Belastung mit Umwelthormon Bisphenol A höher als bislang angenommen
US-Wissenschaftler haben ein neues Messverfahren entwickelt, mit dem sich die gesundheitsgefährliche Belastung der menschlichen Körper auch für andere Chemikalien wie Phenole und Phtalate genauer erfassen lassen soll
Bisphenol A ist in vielen Produkten enthalten und gilt als endokriner Disruptor, also als hormonähnliche Substanz, die möglicherweise zu vielen ernsthaften gesundheitlichen Folgen wie Entwicklungsstörungen, Fettleibigkeit, Diabetes oder Fruchtbarkeitsstörungen führen kann. 9 Millionen Tonnen werden pro Jahr hergestellt, Menschen sind dem Umwelthormon praktisch täglich ausgesetzt. Wie meist handeln Staaten nicht präventiv
Reguliert wird Bisphenol A (BPA) sehr unterschiedlich. In der EU sind seit 2011 Produktion und Verkauf von Babyflaschen mit BPA verboten, in der EU ist BPA reproduktionstoxische Kategorie 1B eingestuft und gilt als besonders besorgniserregend. Die Verwendung in Thermopapier ist ab 2020 verboten (Gefahrenquelle Kassenbon). Eine Neubewertung der Risiken durch die ESFA soll bis 2020 erfolgen. In den USA gilt BPA in der gegenwärtigen Höhe in Lebensmitteln und Lebensmittelverpackungen als sicher.

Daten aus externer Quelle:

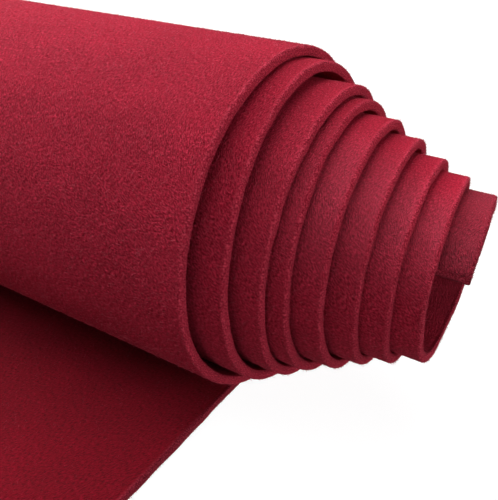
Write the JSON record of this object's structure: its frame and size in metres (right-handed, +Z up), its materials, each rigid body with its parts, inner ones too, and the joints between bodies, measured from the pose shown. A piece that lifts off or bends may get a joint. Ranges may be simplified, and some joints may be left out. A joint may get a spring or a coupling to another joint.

Patricia Hunt und ihr Team von der Washington State University bezweifeln die von der Lebensmittel- und Medikamentenbehörde FDA ausgestellte Unbedenklichkeit. Sie haben für eine in Lancet veröffentliche Studie Metaboliten von BPA direkt im Urin von 29 schwangeren Frauen sowie 5 Männern und 5 nicht schwangeren Frauen gemessen und dabei Werte gefunden, die 44 Mal höher sind als die von der FDA zugrunde gelegten, die auf indirekten Messungen beruhen. Für diese Messungen wird ein Enzym von Schnecken benutzt, das Metabolite wieder in BPA transformiert. Die Wissenschaftler stellten fest, dass je größer die Belastung mit BPA ist, desto mehr weichen direkte und indirekte Messung auseinander.
Schon andere Untersuchungen des 2012 gegründeten Consortium Linking Academic and Regulatory Insights on Toxicity of BPA (CLARITY-BPA) haben herausgefunden, dass BPA schon in geringsten Mengen (2,5 μg/kg täglich) gesundheitsschädliche Folgen haben kann. Die Heranziehung von Metaboliten ist deswegen wichtig, weil vom Menschen oral aufgenommenes BPA schnell metabolisiert wird.
Die bislang vorgenommenen Methoden der Bestimmung der BPA-Aufnahme seien daher falsch, sagen die Wissenschaftler, die Belastung sei viel höher, als bislang angenommen. Das gelte auch für andere Chemikalien, beispielsweise für Substanzen, die BPA ersetzen sollen, für Phenole und Phtalate.
Selbst wenn BPA und andere chemischen Substanzen verboten oder stark beschränkt werden, läuft weiter ein groß angelegter Versuch, wie sich industriell hergestellte Chemikalien auf die Umwelt und den Menschen auswirken. Es ist höchste Zeit, das Vorgehen umzukehren und nur Chemikalien zuzulassen, deren Unschädlichkeit bestätigt werden kann, als nachträglich und immer viel zu langsam Einschränkungen und selten genug Verbote zu erlassen.